> [Task description]
Pick out the lines below that contain the string "code" and copy them all.

> [Records for this exercise]
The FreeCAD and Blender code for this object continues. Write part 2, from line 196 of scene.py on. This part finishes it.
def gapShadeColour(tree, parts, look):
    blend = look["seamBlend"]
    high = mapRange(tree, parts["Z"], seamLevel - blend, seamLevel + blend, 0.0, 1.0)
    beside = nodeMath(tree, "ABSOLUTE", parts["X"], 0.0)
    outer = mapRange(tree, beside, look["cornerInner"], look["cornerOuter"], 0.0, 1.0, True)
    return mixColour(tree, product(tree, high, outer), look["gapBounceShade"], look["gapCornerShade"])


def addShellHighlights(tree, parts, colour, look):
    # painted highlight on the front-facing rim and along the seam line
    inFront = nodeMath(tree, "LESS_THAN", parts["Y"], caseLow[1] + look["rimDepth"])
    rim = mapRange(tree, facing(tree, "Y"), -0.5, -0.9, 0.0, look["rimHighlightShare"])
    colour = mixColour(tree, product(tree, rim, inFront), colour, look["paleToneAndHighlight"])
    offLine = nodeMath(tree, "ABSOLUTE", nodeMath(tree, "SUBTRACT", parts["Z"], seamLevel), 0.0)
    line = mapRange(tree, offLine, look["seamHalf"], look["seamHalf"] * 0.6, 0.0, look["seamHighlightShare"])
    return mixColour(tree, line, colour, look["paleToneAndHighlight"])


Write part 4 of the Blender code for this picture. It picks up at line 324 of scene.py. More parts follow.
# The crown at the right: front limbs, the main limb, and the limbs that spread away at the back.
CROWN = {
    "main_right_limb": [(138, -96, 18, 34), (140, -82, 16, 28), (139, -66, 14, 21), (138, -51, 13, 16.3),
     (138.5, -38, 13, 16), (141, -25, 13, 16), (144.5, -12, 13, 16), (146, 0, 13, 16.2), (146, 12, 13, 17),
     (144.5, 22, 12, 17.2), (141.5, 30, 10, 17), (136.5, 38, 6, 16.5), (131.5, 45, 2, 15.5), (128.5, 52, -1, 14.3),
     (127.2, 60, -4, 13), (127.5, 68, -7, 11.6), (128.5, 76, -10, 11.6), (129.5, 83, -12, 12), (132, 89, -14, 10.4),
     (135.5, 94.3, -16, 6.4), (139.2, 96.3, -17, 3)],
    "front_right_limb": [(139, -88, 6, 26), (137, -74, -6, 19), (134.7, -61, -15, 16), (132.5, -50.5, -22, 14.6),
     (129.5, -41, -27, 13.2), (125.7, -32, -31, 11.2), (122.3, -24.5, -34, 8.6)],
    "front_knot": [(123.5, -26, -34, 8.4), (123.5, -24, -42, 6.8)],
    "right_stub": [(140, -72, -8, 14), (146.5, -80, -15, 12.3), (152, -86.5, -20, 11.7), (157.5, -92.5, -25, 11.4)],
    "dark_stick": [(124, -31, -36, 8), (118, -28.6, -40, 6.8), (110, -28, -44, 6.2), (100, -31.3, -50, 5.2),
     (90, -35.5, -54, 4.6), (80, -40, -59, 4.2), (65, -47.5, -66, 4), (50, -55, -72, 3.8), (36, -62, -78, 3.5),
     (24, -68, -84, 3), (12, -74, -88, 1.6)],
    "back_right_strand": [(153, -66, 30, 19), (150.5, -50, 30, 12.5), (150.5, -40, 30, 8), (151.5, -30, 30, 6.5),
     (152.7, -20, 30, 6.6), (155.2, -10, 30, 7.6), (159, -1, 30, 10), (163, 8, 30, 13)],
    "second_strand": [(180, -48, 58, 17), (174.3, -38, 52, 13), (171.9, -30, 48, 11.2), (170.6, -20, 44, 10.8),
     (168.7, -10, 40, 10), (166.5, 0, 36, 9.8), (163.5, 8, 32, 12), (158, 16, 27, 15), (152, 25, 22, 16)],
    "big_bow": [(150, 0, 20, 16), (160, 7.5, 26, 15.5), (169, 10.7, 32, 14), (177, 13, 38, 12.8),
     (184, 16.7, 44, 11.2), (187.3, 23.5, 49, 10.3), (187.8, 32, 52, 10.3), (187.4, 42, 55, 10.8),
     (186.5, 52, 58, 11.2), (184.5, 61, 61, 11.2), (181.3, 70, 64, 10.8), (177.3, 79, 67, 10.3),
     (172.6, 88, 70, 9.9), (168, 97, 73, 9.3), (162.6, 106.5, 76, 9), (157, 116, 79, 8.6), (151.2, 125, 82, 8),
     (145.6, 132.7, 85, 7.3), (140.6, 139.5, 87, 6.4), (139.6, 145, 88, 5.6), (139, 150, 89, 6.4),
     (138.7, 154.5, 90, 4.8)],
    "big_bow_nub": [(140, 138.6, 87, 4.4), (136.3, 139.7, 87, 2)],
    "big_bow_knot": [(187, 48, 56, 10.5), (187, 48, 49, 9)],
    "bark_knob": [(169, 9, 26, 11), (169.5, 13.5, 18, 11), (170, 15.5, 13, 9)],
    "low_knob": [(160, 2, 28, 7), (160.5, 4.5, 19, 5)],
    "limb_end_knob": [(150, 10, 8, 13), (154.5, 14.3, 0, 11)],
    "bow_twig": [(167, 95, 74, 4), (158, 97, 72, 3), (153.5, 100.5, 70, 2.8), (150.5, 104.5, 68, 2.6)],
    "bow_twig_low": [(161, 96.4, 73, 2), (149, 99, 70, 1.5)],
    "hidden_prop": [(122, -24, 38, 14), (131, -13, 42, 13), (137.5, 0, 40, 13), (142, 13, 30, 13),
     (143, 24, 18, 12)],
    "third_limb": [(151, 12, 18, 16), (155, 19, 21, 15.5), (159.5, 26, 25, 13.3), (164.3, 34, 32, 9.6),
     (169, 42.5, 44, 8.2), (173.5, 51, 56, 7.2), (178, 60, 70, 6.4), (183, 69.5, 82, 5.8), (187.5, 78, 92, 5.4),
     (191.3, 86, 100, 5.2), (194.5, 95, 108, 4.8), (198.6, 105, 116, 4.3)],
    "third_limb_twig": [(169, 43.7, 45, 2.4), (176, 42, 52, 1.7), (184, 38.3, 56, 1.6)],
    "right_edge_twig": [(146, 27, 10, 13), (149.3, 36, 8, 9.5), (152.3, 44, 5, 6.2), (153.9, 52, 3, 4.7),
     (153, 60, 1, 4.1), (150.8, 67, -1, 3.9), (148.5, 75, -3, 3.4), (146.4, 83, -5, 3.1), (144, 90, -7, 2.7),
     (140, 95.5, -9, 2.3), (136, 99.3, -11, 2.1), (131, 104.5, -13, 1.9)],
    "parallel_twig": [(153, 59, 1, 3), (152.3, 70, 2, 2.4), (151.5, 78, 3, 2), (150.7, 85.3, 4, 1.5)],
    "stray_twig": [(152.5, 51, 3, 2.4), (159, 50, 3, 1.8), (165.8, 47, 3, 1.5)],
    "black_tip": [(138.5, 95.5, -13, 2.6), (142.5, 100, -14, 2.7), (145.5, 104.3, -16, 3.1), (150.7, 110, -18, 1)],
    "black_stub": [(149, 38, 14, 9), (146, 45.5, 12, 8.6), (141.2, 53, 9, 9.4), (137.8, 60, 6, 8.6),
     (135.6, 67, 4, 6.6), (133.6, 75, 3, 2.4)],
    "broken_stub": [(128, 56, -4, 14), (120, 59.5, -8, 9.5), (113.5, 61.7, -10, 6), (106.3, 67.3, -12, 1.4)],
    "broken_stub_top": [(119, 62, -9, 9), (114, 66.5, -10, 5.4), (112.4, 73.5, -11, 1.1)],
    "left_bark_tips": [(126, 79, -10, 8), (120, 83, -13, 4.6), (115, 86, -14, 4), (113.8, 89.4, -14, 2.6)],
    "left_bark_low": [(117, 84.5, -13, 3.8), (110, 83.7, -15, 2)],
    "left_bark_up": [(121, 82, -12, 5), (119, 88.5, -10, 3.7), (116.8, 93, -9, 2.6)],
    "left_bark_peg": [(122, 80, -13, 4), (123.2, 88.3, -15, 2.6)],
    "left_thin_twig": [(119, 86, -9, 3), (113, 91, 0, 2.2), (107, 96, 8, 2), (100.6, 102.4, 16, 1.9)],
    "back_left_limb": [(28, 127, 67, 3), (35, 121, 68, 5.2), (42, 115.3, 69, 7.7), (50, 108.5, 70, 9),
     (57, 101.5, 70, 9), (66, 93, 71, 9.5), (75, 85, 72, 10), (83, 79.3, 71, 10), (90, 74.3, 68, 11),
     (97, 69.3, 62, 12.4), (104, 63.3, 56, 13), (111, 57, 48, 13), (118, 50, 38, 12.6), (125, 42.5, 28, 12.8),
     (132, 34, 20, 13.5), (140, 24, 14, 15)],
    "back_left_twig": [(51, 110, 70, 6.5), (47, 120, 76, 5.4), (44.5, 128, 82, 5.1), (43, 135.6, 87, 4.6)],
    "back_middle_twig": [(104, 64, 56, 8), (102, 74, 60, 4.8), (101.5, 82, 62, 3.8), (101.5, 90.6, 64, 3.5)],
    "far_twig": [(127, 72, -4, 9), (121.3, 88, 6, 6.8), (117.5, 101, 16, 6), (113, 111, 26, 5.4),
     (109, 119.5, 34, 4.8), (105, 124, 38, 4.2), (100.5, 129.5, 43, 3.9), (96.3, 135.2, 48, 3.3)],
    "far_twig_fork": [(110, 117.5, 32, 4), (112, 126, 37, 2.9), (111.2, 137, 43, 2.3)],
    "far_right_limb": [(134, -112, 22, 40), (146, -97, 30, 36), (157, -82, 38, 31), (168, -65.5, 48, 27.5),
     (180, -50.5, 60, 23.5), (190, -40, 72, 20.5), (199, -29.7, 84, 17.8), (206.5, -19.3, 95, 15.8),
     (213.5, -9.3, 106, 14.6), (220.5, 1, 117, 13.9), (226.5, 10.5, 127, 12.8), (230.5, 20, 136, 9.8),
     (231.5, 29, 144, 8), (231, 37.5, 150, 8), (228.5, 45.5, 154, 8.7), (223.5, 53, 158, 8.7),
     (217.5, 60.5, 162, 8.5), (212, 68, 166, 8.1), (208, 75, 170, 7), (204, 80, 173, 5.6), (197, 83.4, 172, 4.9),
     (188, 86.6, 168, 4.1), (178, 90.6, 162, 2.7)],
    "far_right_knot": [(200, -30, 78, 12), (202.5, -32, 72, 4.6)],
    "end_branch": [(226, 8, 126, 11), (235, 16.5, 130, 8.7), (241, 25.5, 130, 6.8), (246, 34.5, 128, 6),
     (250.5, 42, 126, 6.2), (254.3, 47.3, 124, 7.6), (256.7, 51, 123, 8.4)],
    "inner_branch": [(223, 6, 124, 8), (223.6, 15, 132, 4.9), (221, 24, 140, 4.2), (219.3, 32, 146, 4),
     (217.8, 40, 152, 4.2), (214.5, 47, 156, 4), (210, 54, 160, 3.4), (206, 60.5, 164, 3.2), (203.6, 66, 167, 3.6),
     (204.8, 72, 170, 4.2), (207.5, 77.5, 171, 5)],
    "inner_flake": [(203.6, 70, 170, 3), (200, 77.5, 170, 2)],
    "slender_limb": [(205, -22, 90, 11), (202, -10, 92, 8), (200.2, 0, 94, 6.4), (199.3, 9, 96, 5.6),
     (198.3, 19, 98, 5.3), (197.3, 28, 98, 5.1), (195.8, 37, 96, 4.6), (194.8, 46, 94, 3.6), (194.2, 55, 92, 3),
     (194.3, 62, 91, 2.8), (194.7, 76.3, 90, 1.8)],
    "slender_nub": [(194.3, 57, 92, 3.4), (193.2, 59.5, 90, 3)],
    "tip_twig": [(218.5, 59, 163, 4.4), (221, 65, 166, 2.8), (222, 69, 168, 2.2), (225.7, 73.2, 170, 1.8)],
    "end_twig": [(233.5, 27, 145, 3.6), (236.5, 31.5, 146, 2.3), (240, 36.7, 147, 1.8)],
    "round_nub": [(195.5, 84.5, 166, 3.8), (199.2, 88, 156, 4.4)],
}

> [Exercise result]
The FreeCAD and Blender code for this object continues. Write part 2, from line 196 of scene.py on. This part finishes it.
Write part 4 of the Blender code for this picture. It picks up at line 324 of scene.py. More parts follow.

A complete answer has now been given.